Lately, there’s been a lot of discourse about the impact of AI art and writing, and I’ll admit that I feel a bit of trepidation about the abilities of recently-unveiled artificial intelligence projects.
There are so many possibilities to fear—its ability to replace creative workers, the hollowness of its art, the rampant intellectual property theft. I’m not that interested in wading into the debate about how human-like it is (this doesn’t ultimately matter to me, because even when it isn’t passable as human-created today, it will only get better with time—and probably not much time). I’m not interested in arguing about whether or not AI-generated art is art (we will not reach a society-level consensus on that question). I’m not interested in lambasting it as dangerous or freaking out about how it will destroy society (most people who make arguments like that, in time, look foolish, and I will not become one of them; the future is always weirder than we think it will be).
What seems clear to me: AI art will change the landscape of creativity; there are legal questions about it that should be discussed; it will only continue to become more influential with time.
But this conversation is missing the fact that AI has already deeply infiltrated one kind of art, and I think it is an illustrative example. Notably, neural networks have dominated in translation tasks (like Google Translate) since 2016. This has been a part of our lives for years now, and largely a useful one. Who doesn’t turn to Google Translate sometimes? It’s very helpful! But translators do not just regurgitate words in one language based on another, and even with the remarkable quality of translations that come from computers, human translators have not all lost their jobs.
I think this is a useful parallel to contemplate as we look at machine-generated art and writing.

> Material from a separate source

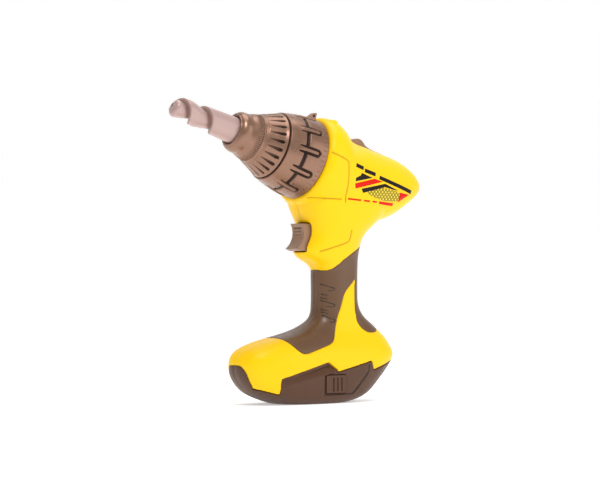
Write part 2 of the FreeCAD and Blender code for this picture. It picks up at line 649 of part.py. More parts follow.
def make_motor():
    flat = barrel_box((-11, 11), (MOTOR_UP - 7.7, MOTOR_UP + 7.7), (MOTOR_REAR - 5, 5))
    can = tube(9.3, 10.1, MOTOR_REAR, MOTOR_FRONT - 0.8, MOTOR_UP)
    can = can.common(flat)
    lids = [barrel_box((-8, 8), (MOTOR_UP + s * 7.2 - 0.5, MOTOR_UP + s * 7.2 + 0.5),
                       (MOTOR_REAR, MOTOR_FRONT - 0.8)).common(rod(10.1, -40, 5, MOTOR_UP)) for s in (-1, 1)]
    front = rod(10.1, MOTOR_FRONT - 0.8, MOTOR_FRONT, MOTOR_UP).common(flat)
    nose = rod(3.0, MOTOR_FRONT, MOTOR_FRONT + 1.6, MOTOR_UP)
    can = can.multiFuse(lids + [front, nose]).cut(rod(1.0 + RUNNING, -40, 5, MOTOR_UP))
    save(can, "motor_can")
    end_cap = rod(10.1, MOTOR_REAR - 2.4, MOTOR_REAR, MOTOR_UP).common(flat)
    end_cap = end_cap.fuse(rod(3.2, MOTOR_REAR - 4.2, MOTOR_REAR - 2.4, MOTOR_UP))
    tabs = [barrel_box((s * 6.5 - 0.3, s * 6.5 + 0.3), (MOTOR_UP - 1.2, MOTOR_UP + 1.2),
                       (MOTOR_REAR - 6.0, MOTOR_REAR - 2.2)) for s in (-1, 1)]
    save(end_cap.cut(rod(1.0 + RUNNING, -40, 0, MOTOR_UP)), "motor_end_cap")
    save(Part.makeCompound([t.cut(end_cap) for t in tabs]), "motor_tabs")
    magnets = tube(6.4, 7.1, MOTOR_REAR + 5, MOTOR_FRONT - 5, MOTOR_UP)
    arc = magnets.cut(barrel_box((-3, 3), (MOTOR_UP - 20, MOTOR_UP + 20), (-50, 5)))
    save(arc, "motor_magnets")
    save(rod(1.0, MOTOR_REAR - 3.6, 7.0, MOTOR_UP), "motor_shaft")
    core = tube(1.0, 6.0, MOTOR_REAR + 6, MOTOR_FRONT - 6, MOTOR_UP)
    for k in range(3):
        turn = 2 * math.pi * k / 3 + 0.4
        core = core.cut(rod(1.9, -40, 5, MOTOR_UP + 5.0 * math.sin(turn), 5.0 * math.cos(turn)))
    save(core, "motor_armature")
    save(tube(1.0, 2.6, MOTOR_REAR + 1.0, MOTOR_REAR + 5.0, MOTOR_UP), "motor_commutator")


# ---- sub-parts: switches and wires --------------------------------------
def make_trigger():
    w = TRIGGER_HALF_WIDTH
    arc_mid, arc_low, arc_high = at(31.4, 115.5, -w), at(37.4, TRIGGER_LOW + 1.6, -w), at(33.0, TRIGGER_HIGH, -w)
    front = Part.Arc(arc_low, arc_mid, arc_high).toShape()
    corners = [arc_high, at(14.0, TRIGGER_HIGH, -w), at(14.0, TRIGGER_LOW, -w), at(33.6, TRIGGER_LOW, -w), arc_low]
    edges = [Part.LineSegment(p, q).toShape() for p, q in zip(corners, corners[1:])]
    block = Part.Face(Part.Wire([front] + edges)).extrude(Vector(2 * w, 0, 0))
    for i in range(6):
        height = 109.6 + i * 2.2
        block = block.cut(box((-4.6, 4.6), (30.6, 42.0), (height, height + 0.7)))
    hollow = box((-w + 2, w - 2), (13.0, 28.0), (TRIGGER_LOW + 2, TRIGGER_HIGH - 2))
    post = Part.makeCylinder(2.0, 10.0, at(19.0, 114.0), Vector(0, -1, 0))
    save(block.cut(hollow).fuse(post), "trigger")
    save(coil(3.0, 0.35, 25.0, 10, at(2.4, 114.0), Vector(0, -1, 0)), "trigger_spring")


def make_switch():
    block = box((-5.5, 5.5), (-9.0, 1.8), (106.5, 121.5))
    stem = Part.makeCylinder(1.6, 8.0, at(1.8, 114.0), Vector(0, -1, 0))
    save(block.fuse(stem), "switch_block")
    leaf = box((-2.0, 2.0), (1.8, 2.2), (107.0, 110.2))
    leaf = leaf.fuse(box((-2.0, 2.0), (2.2, 6.0), (107.0, 107.4)))
    save(leaf, "switch_leaf")


def make_selector():
    knob = [(-4.5, 21.2), (-4.5, 23.9), (-6.1, 26.7), (-8.9, 27.9), (-12.5, 27.5), (-15.9, 25.4),
            (-19.5, 24.4), (-32.5, 23.9), (-33.1, 21.2)]
    places = [Vector(-5.8, up, a) for a, up in knob]
    curve = Part.BSplineCurve()
    curve.interpolate(places[1:-1])
    edges = [Part.LineSegment(places[0], places[1]).toShape(), curve.toShape(),
             Part.LineSegment(places[-2], places[-1]).toShape(),
             Part.LineSegment(places[-1], places[0]).toShape()]
    top = on_barrel(Part.Face(Part.Wire(edges)).extrude(Vector(11.6, 0, 0)))
    stem = barrel_box((-2.7, 2.7), (13.6, 22.0), (-21.5, -9.5))
    save(top.fuse(stem), "selector_slider")
    save(barrel_box((-5.0, 5.0), (8.0, 13.0), (-29.5, -5.5)), "selector_switch")


def make_wires():
    runs = []
    for x in (-2.5, 2.5):
        low = Part.makeCylinder(0.8, 66.0, at(-4.0, 40.4, x), Vector(0, 0, 1))
        runs.append(low)
    save(Part.makeCompound(runs), "power_wires")
    runs = []
    for x in (-6.5, 6.5):
        runs.append(Part.makeCylinder(0.8, 26.0, at(-11.5, 118.0, x), Vector(0, 15.0, 33.0)))
    save(Part.makeCompound(runs), "motor_wires")


# ---- sub-parts: battery pack --------------------------------------------
DOOR_X = 11.5
DOOR_FORE = (6.0, 38.5)
LID_FORE = (-16.0, 58.0)
LATCH_FORE = (5.6, 22.4)
LATCH_HEIGHT = (7.4, 19.6)


def latch_window(grow):
    """The latch's outline, grown all round, standing square to the ground."""
    fore = (LATCH_FORE[0] - grow, LATCH_FORE[1] + grow)
    height = (LATCH_HEIGHT[0] - grow, LATCH_HEIGHT[1] + grow)
    return fore, height


def recess():
    """Shallow pocket in the pack's side: upright at the front, slanted at the rear."""
    outline = [(24.4, 6.2), (24.4, 19.4), (-13.5, 30.6), (-16.6, 30.0), (-16.6, 22.0), (-1.5, 6.2)]
    return side_prism(outline).common(box((21.2, 40.0), (-60, 60), (-5, 60)))


def make_pack(form):
    """The pack's case, the lid over its cells and the door in its sole."""
    block = form.common(below_seam(0.15)).cut(strip(SEAM[:-1], 0.4))
    inside = stance(2.0, high=60.0).common(box((-60, 60), (-60, 120), (2.2, 60)))
    lid_room = box((-60, 60), LID_FORE, (0, 60))
    lid = block.cut(below_seam(2.2)).common(inside).common(lid_room)
    case = block.cut(inside.common(below_seam(2.2))).cut(lid)
    case = case.cut(recess())
    fore, height = latch_window(0.4)
    supports = [box((16.6, 21.0), (-10.0, 27.0), (2.0, 22.0)), box((0, 15.6), (-6.4, -5.2), (2.0, 17.0)),
                box((0, 15.6), (49.6, 50.8), (2.0, 15.0))]
    for support in supports:
        case = case.fuse(support.common(block).common(below_seam(2.3)))
    case = case.cut(box((14.0, 40.0), fore, height))
    case = case.fuse(box((15.5, 16.1), (3.0, 25.0), (2.0, 21.0)).common(block))
    case = case.cut(box((-DOOR_X - 0.3, DOOR_X + 0.3), (DOOR_FORE[0] - 0.3, DOOR_FORE[1] + 0.3), (-1.0, 2.2)))
    save(case.fuse(mirrored(case)), "battery_case")
    lid = lid.fuse(mirrored(lid))
    for x in (-BLADE_X, BLADE_X):
        lid = lid.cut(blade_solid(x, 0.5, 16.0))
    save(lid, "battery_lid")
    plate = box((-DOOR_X, DOOR_X), DOOR_FORE, (0.0, 2.0))
    for i in range(4):
        fore = DOOR_FORE[0] + 4.5 + i * 2.0
        plate = plate.cut(box((-6.0, 6.0), (fore, fore + 0.8), (-1.0, 0.5)))
    screw_fore = DOOR_FORE[1] - 4.5
    plate = plate.cut(Part.makeCylinder(1.2, 4.0, at(screw_fore, -1.0), Vector(0, 0, 1)))
    plate = plate.cut(Part.makeCylinder(2.7, 2.0, at(screw_fore, -1.0), Vector(0, 0, 1)))
    save(plate, "battery_door")
    screw = Part.makeCylinder(1.2, 1.4, at(screw_fore, 0.6), Vector(0, 0, 1))
    screw = screw.fuse(Part.makeCylinder(2.5, 0.7, at(screw_fore, 0.2), Vector(0, 0, 1)))
    save(screw.cut(box((-1.8, 1.8), (screw_fore - 0.3, screw_fore + 0.3), (-0.5, 0.5))), "door_screw")


def blade_solid(x, grow, depth):
    """A flat blade standing square to the seam at x."""
    tilt = math.radians(PACK_TILT)
    top = at(2.5, 34.4)
    along = Vector(0, -math.cos(tilt), -math.sin(tilt))
    down = pack_direction()
    half_length = 3.0 + grow
    half_thick = 0.4 + grow
    corners = []
    for length, reach in ((-half_length, 0), (half_length, 0), (half_length, depth), (-half_length, depth)):
        corner = top.add(Vector(along).multiply(length)).add(Vector(down).multiply(reach))
        corners.append(corner.add(Vector(x - half_thick, 0, 0)))
    return Part.Face(Part.makePolygon(corners + corners[:1])).extrude(Vector(2 * half_thick, 0, 0))


def make_terminals():
    block = box((-9.0, 9.0), (-5.5, 10.5), (32.6, 40.2))
    blades = [blade_solid(x, 0.0, 12.5) for x in (-BLADE_X, BLADE_X)]
    pair = Part.makeCompound([b.cut(block) for b in blades])
    save(block, "terminal_block")
    save(pair, "terminal_blades")


def make_cells():
    cells, springs, plates = [], [], []
    for i, x in enumerate((-CELL_X, CELL_X)):
        start = -2.6 + 1.0 * i
        can = Part.makeCylinder(CELL_R, CELL_LENGTH - 1.5, at(start + 1.0, CELL_Z, x), Vector(0, -1, 0))
        tip = Part.makeCylinder(2.7, 1.0, at(start + CELL_LENGTH - 0.5, CELL_Z, x), Vector(0, -1, 0))
        cells.append(can.fuse(tip))
        springs.append(coil(3.4, 0.35, start + 0.5 + 4.4, 3, at(-4.5, CELL_Z, x), Vector(0, -1, 0)))
        plates.append(box((x - 5, x + 5), (49.1, 49.5), (CELL_Z - 5, CELL_Z + 4)))
        plates.append(box((x - 5, x + 5), (-5.2, -4.9), (CELL_Z - 5, CELL_Z + 5)))
    save(Part.makeCompound(cells), "battery_cells")
    save(Part.makeCompound(springs), "cell_springs")
    save(Part.makeCompound(plates), "cell_contacts")


def leaf_spring(side):
    """Bent strip behind a latch: a foot on the case, a slope and a tip on the pad."""
    outline = [(16.5, 9.0), (16.9, 9.0), (16.9, 11.6), (18.2, 15.4), (18.2, 18.0), (17.8, 18.0),
               (17.8, 15.5), (16.5, 11.7)]
    places = [Vector(side * x, -16.0, height) for x, height in outline]
    return Part.Face(Part.makePolygon(places + places[:1])).extrude(Vector(0, 4.0, 0))


def make_latches():
    for tag, side in (("left", 1), ("right", -1)):
        fore, height = latch_window(0.0)
        pad = box((18.6, 21.8) if side > 0 else (-21.8, -18.6), fore, height)
        for i in range(3):
            centre = 9.6 + i * 3.4
            x = (21.1, 23.0) if side > 0 else (-23.0, -21.1)
            pad = pad.cut(box(x, (centre - 0.55, centre + 0.55), (height[0] + 1.2, height[1] - 1.6)))
        save(pad, tag + "_latch")
        save(leaf_spring(side), tag + "_latch_spring")


form = make_body()
make_screws()
make_pointer()
make_collar()
make_detent_ring()
make_collar_retainer()
make_sleeve()
make_nose()
make_bit()
make_spindle()
make_gear_train()
make_gearbox()
make_motor()
make_trigger()
make_switch()
make_selector()
make_wires()
make_pack(form)
make_terminals()
make_cells()
make_latches()
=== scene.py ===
import json
import math
import bmesh
import bpy
import numpy as np
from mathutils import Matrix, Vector
from mathutils.bvhtree import BVHTree


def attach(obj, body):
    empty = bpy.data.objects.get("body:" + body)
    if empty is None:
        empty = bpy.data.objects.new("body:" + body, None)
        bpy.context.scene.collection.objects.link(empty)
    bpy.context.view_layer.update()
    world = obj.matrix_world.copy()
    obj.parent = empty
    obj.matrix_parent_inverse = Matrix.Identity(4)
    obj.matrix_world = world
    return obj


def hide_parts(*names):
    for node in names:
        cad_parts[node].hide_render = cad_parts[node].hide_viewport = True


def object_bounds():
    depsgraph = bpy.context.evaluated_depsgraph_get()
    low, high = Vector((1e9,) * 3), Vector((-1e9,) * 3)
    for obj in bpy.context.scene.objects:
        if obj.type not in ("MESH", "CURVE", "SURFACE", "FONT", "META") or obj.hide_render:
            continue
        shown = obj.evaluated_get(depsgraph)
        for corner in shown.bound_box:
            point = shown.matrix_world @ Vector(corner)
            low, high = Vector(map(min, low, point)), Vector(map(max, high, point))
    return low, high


# Looks of the toy cordless drill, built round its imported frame. Metres, +Z up; the drill
# points along -Y and its left side faces +X. Along the barrel, "a" is the distance
# forward of the plane y = 0, and an angle of 0 is the left side, 90 degrees the top.

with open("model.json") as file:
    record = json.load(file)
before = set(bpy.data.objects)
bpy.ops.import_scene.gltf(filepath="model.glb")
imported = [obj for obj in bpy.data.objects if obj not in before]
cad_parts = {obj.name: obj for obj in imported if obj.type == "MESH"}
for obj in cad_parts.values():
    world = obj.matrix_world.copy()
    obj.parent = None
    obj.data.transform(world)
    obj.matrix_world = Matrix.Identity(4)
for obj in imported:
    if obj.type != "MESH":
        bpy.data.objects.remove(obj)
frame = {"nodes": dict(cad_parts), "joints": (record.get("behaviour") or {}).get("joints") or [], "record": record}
CAD_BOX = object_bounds()
MM = 0.001
NODES = frame["nodes"]
JOINTS = {joint["name"]: joint for joint in frame["joints"]}

SIDE = Vector((1.0, 0.0, 0.0))
AXIS = Vector(JOINTS["chuck_spin"]["axis"]).normalized()
UP = AXIS.cross(SIDE)
PIVOT = Vector(JOINTS["chuck_spin"]["pos_m"])
ORIGIN = PIVOT - AXIS * (PIVOT.y / AXIS.y)
FAR_SIDE = 80 * MM             # where rays start, outside the drill on either side


# ---- measuring the frame ------------------------------------------------
def coordinates(mesh):
    places = np.empty(len(mesh.vertices) * 3)
    mesh.vertices.foreach_get("co", places)
    return places.reshape(-1, 3)


def reach(node):
    """The rear and front ends of a node along the barrel."""
    along = (coordinates(NODES[node].data) - np.array(ORIGIN)) @ np.array(AXIS)
    return along.min(), along.max()


def tree_of(*meshes):
    """One search tree over several meshes."""
    places, faces = [], []
    for mesh in meshes:
        start = len(places)
        places += [v.co.copy() for v in mesh.vertices]
        faces += [[start + i for i in p.vertices] for p in mesh.polygons]
    return BVHTree.FromPolygons(places, faces)


def outward(angle):
    return SIDE * math.cos(angle) + UP * math.sin(angle)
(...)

(Note that as a machine learning researcher, I’m pretty touchy with the words “artificial intelligence”. I know we call GPT3 “an AI” and I know that Stable Diffusion images are called “AI art” but I just can’t do it. I’m going to say “machine generated” or “computer generated” most of the time because AI just feels weird to me. I’m not saying AI is the wrong word, just that it feels weird!)
For machine translation, there were (human!) decisions that went into compiling the training dataset, and tuning the model, and figuring out how to penalize mistakes. The “AI” itself is a human product, designed by human actors.
And all of those choices were based on many, many millions of tiny decisions that human translators made when translating between the target languages, and that human authors made when writing in each of the languages, and that human engineers made when writing the code that the machine learning researchers used. Even machine-based translation is a creative act by a lot of humans. However, because it’s many humans instead of one (and because they are all disconnected from each other in space and time), a lot of the beauty and nuance gets washed away. The product at the end is mostly serviceable largely because it is based on an aggregate of so many people’s work over so much time, not in spite of human influence.
But it cannot make the human judgements that speak to a specific place and time, a specific perspective. Good translation involves trying to recapture opinions and connotations and even rhyme schemes and rhythm. Machine translation doesn’t do any of that. And it’s the same with machine writing and machine art—it can be useful, it can fill a role, it can even be moving and beautiful. But unless we are training specific machine learning models (“making specific AIs”) that are not aiming to be broad but rather particular, to have a certain viewpoint and opinion and intention, these models will not replace people (though, see the link above–sometimes models are trained to pretend to be a specific person). I’ve seen people refer to this as art having a soul. I don’t know that I’d use that language, but I think what they mean is that art has an artist. Machine translation or writing or art does not have an artist—it has thousands. And it’s thus lacking the viewpoint or vision or intention of any of them.
What makes people interesting—and what makes our art interesting—is not where it is general, where it has digested the culture that raised its creator and merged together a thousand different ideas, but where it has diverged.
A machine could do that. Maybe someday it will. But these ones don’t.
There is so much conversation about the dangers of the AI-ification of art, including visual art and written language, but I don’t see as much of that for translation. This is sad, but also illuminating. We don’t think of translation as art, even though it is: translation is artistic and creative and opinionated just like other writing—and, by extension, other art—and it’s that opinion that AI doesn’t even attempt to copy. It’s that opinion that makes it human, and that opinion that makes it unique.
So AI maybe could be a threat to all kinds of creative endeavors, but only if we let it be. Machine translation fills a valuable role, like when I need to quickly look up a word while listening to a Spanish-language audiobook, but I always end up with a much better understanding when I bring that word up to my Spanish teacher. I think the same is true for writing and visual art. AI can be quick or simple or even beautiful, but it misses the innate humanity at the center of so many things we do. Machine text can summarize or write generic descriptions; it can fill out a blog post that regurgitates ideas. This is powerful. This is probably a threat to many jobs. It raises issues of plagiarism and copyright infringement and opens all kinds of questions that are worth discussing.
But it isn’t human, even when it pretends to be. It doesn’t try to speak from a specific perspective. And it shouldn’t, because it can’t.